My ex and I split up because of that, and I've been with someone new for the past three months. The new gentleman in my life also told me he'd prefer an abortion. While the new boyfriend reassures me that his feelings aren't personal against me, he feels he simply isn't mature enough to entertain the thought of wanting a child. I have no intention of ever becoming pregnant before marriage, however I do want some reassurance that no matter what happens, the man I love would be there for me.

I am not ready to have a family right now, nor am I planning to. But I find it incredibly difficult at my age (28) to consider that a man who is truly emotionally mature and responsible and in love can also not even entertain the fact of not wanting an abortion. I truly believe that I could never handle the emotional reprucutions of an abortion, and cannot quite come to terms with the fact that the men I seem to fall in love with don't see a pregnancy as something they would have an emotional connection with.

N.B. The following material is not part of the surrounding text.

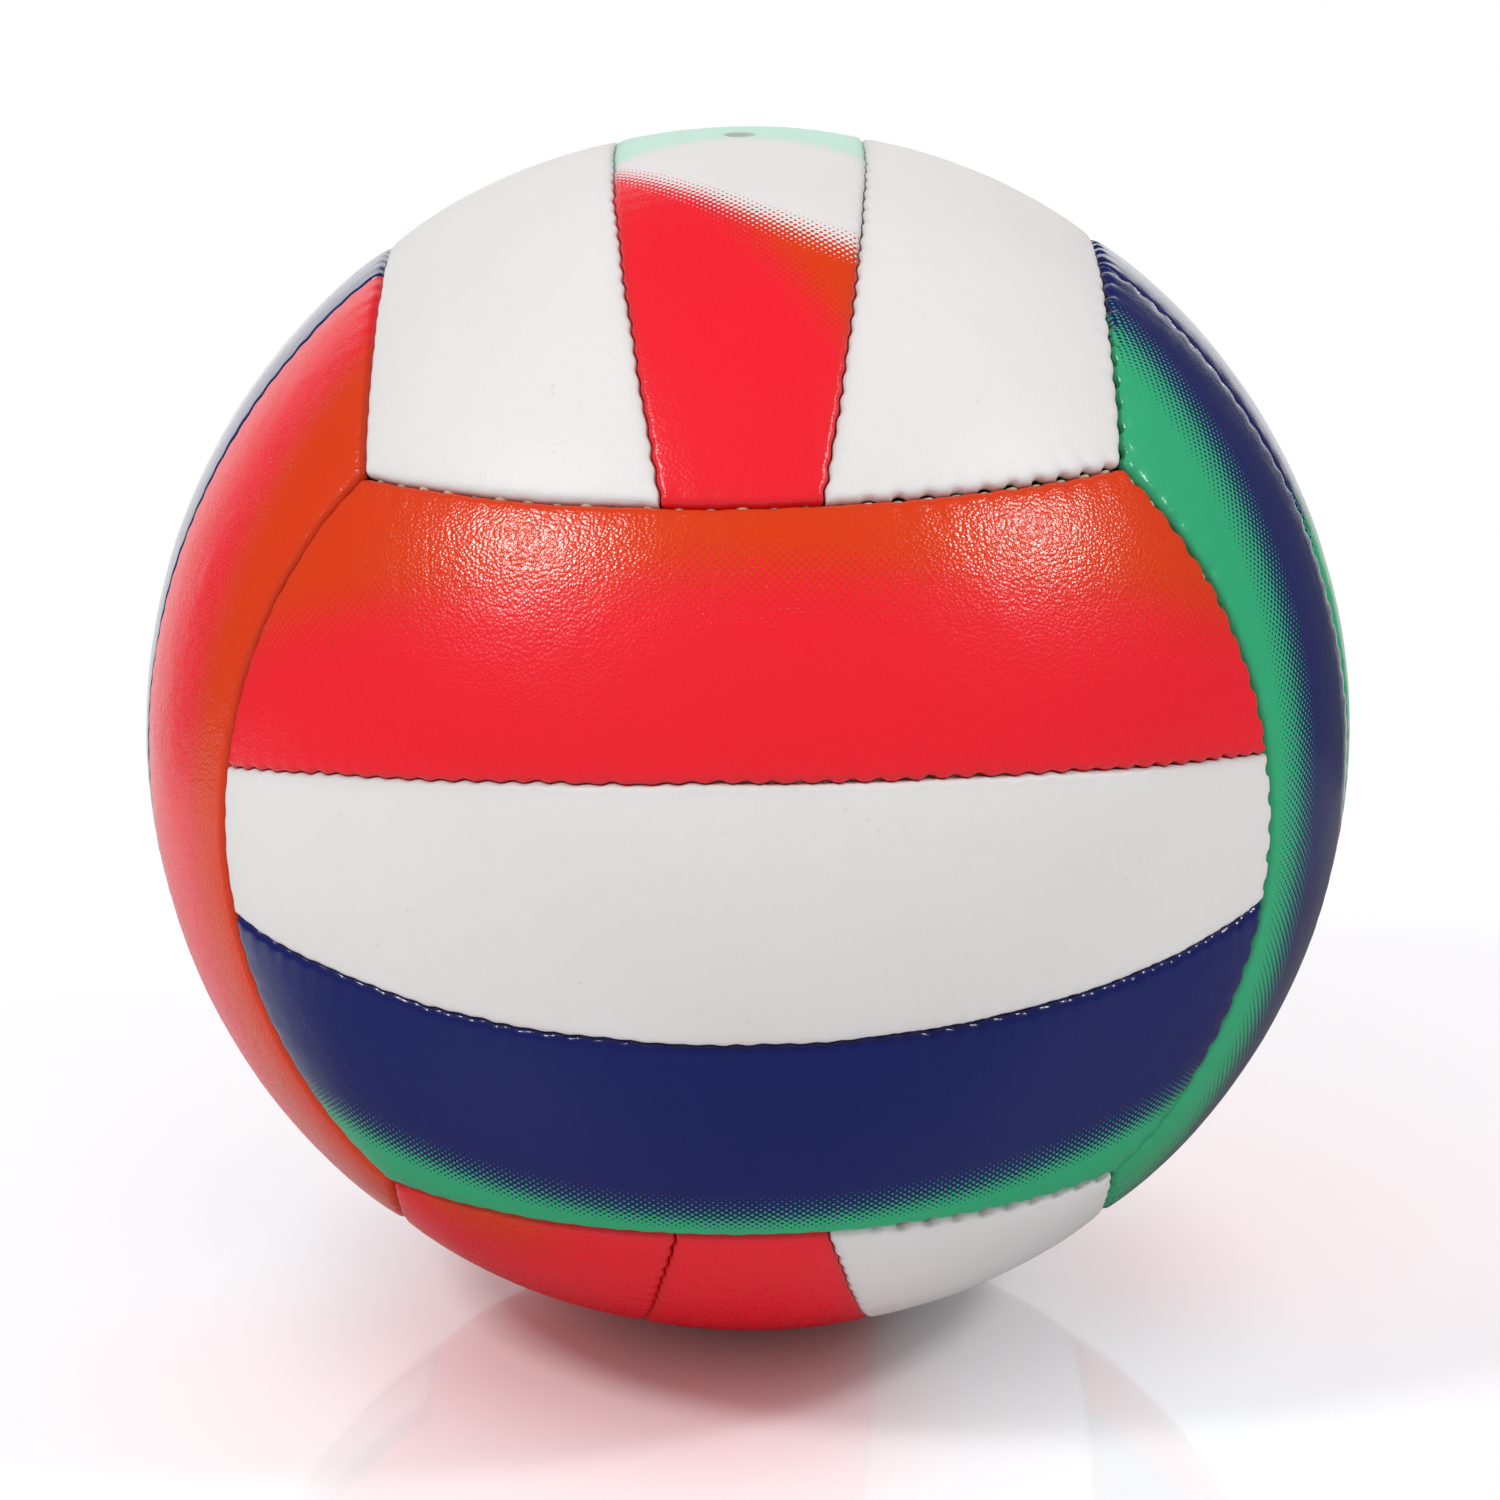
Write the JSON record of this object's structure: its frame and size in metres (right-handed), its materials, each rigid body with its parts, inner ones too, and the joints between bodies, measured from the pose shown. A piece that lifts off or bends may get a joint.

My question to you is, should I stay with my current boyfriend and just trust that he doesn't mean this personally, or leave him and seek out a man who is on the same page as me in regards to this sensitive topic?

Patricia Marie says.....

You are making decisions on assumptions, and by doing so not only are you putting intense pressure on yourself, but are then unable to fully enjoy your relationship. If you were to get pregnant, the fear of your partner wanting you to have an abortion and abandoning you is so overwhelming you are almost wanting to risk ending it for something that may never happen. I'm wondering if these insecurities are connected to deeply buried feelings, igniting past fears of loss and separation.

Even if you were to meet someone who initially gave you assurances, the reality is people and situations change and we can leave ourselves open to disappointment if things can't always be as we had initially hoped. You are wanting guarantees, something life cannot give us - no matter what the circumstances. Not sure the men you say you fall in love with aren't able to connect emotionally to a pregnancy, but suspect it's more likely they are neither ready nor wanting to be fathers just yet.

I believe you could benefit from some counselling which would help explore your fears and anxiety, enabling you to deal with things in a more positive way, so you can enjoy your relationship in the here and now and be in a better place to deal with whatever the future brings.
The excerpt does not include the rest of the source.